Pare rinnegarti, pare volersi sbarazzare di te. Rassomiglia ad una macchina apatica, la quale con movimenti meccanici, o se preferite leggi naturali, ti partorisce, e di poi, non vuole più prendersi cura di te, divieni orfano del mondo.
Prende avvio nella tua natura, un processo che tocca istantaneo due antipodi: da gioiosa esistenza pervasa da unicità, divieni un apolide dell’Universo.
Soprannominerei tale processo, credo non a torto: “decadimento esistenziale”, ispirandomi alla radioattività, e così, peraltro, da far sembrare a voi lettori di essere una ragazza dalla vasta conoscenza.
In quanto, da natura primeva di “prescelto”, ovvero di colui che è ha avuto l’onore di essere stato plasmato a partire da una zuppa informe di atomi e particelle, o se vi è più favorito, scelto a partire da uno spermatozoo e un ovulo, per costituire un essere vivente complesso e sensibile, di poi, precipitoso “decadi” ad esistenza solitaria. Ci sentiamo unici, forse finanche superiori giacché posti in una condizione di esistenza elevata, quella di uomini. Ciononostante, se pazienti riflettiamo sulla realtà concreta, giungiamo a scoprire di essere futili, il cui destino non è considerato importante dall’Universo.

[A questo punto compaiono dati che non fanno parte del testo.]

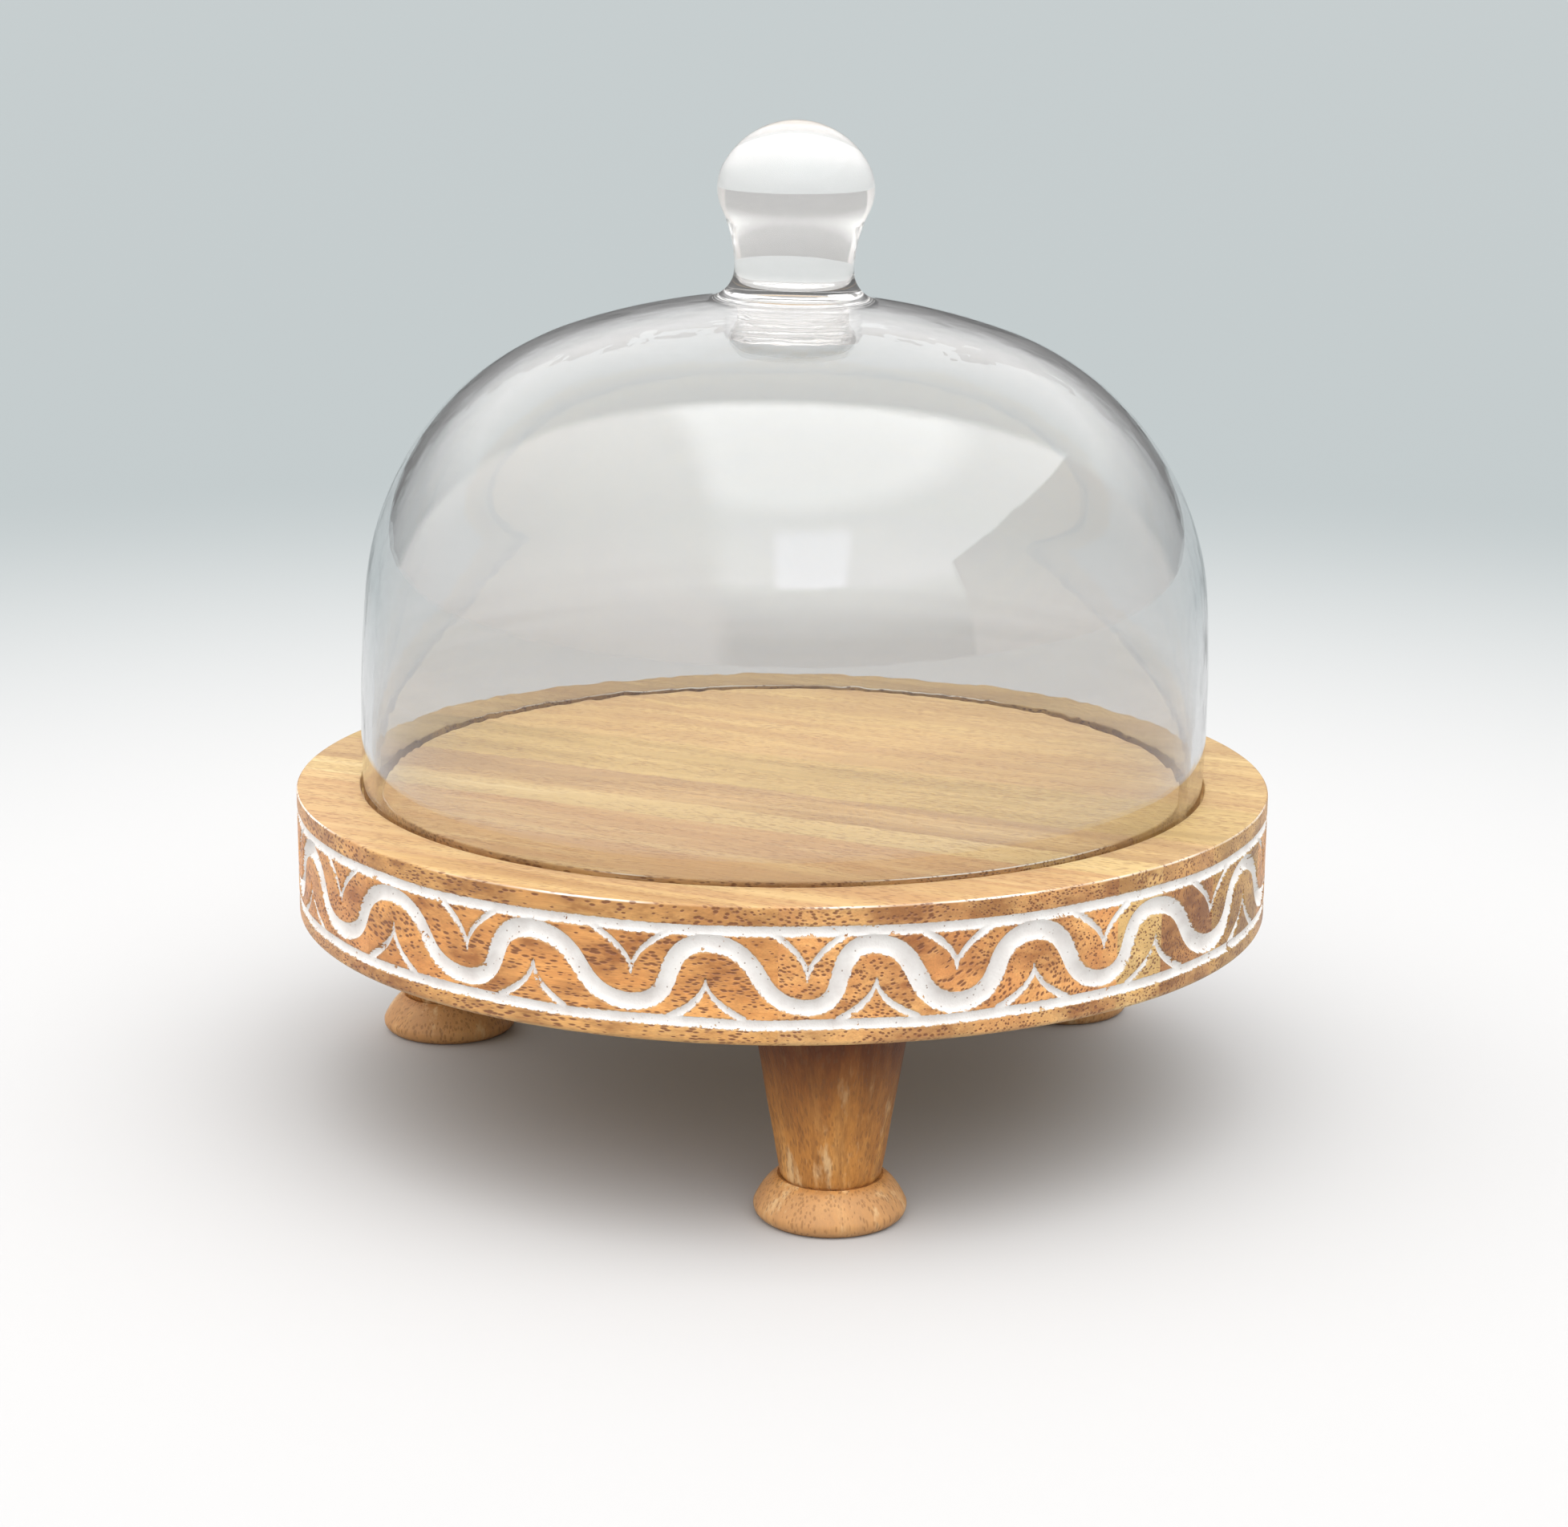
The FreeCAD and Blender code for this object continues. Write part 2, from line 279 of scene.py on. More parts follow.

Siamo un po' come degli aristocratici ridotti in miseria, anzi è la vita stessa, forse, a rispecchiare tale condizione.
Il nobile nasce con il privilegio di poter usufruire di ricchezze e privilegi immani, di ogni sorta di comodità. Vive credendo di poggiare su di un livello superiore rispetto agli altri. Eppure, quando egli, malauguratamente, si troverà a cadere nell’indigenza,
capirà, forse, di non essere affatto “baciato da Dio” o dal “Fato”, di non essere poi così diverso dagli altri uomini nella sostanza. Così noi uomini affrontiamo un capovolgimento simile. Ci sentiamo fortunati, degli eletti nell’essere nati, nell’essere colui che la Natura ha reso uomo in carme ed ossa, portatore della vita, e perciò in grado di assaporare la vita stessa. Ma poi ci accorgiamo che sia la Natura che l’Universo, sono “freddi”, indifferenti rispetto a noi. Ci ritroviamo nella condizione in cui, quasi per forza gravitazionale, sembrano ricadere tutti i dolorosi inciampi possibili.
La Vita, fenomeno contraddittorio, insieme dono immenso e castigo perverso e crudele.
Che sia la Vita stessa a considerarci, immediatamente dopo averci foggiato, un inciampo? Oppure questa, non è che una considerazione insensata dettata dalle emozioni umane? Dopotutto, la Vita è cosciente? Procede per fini e scopi?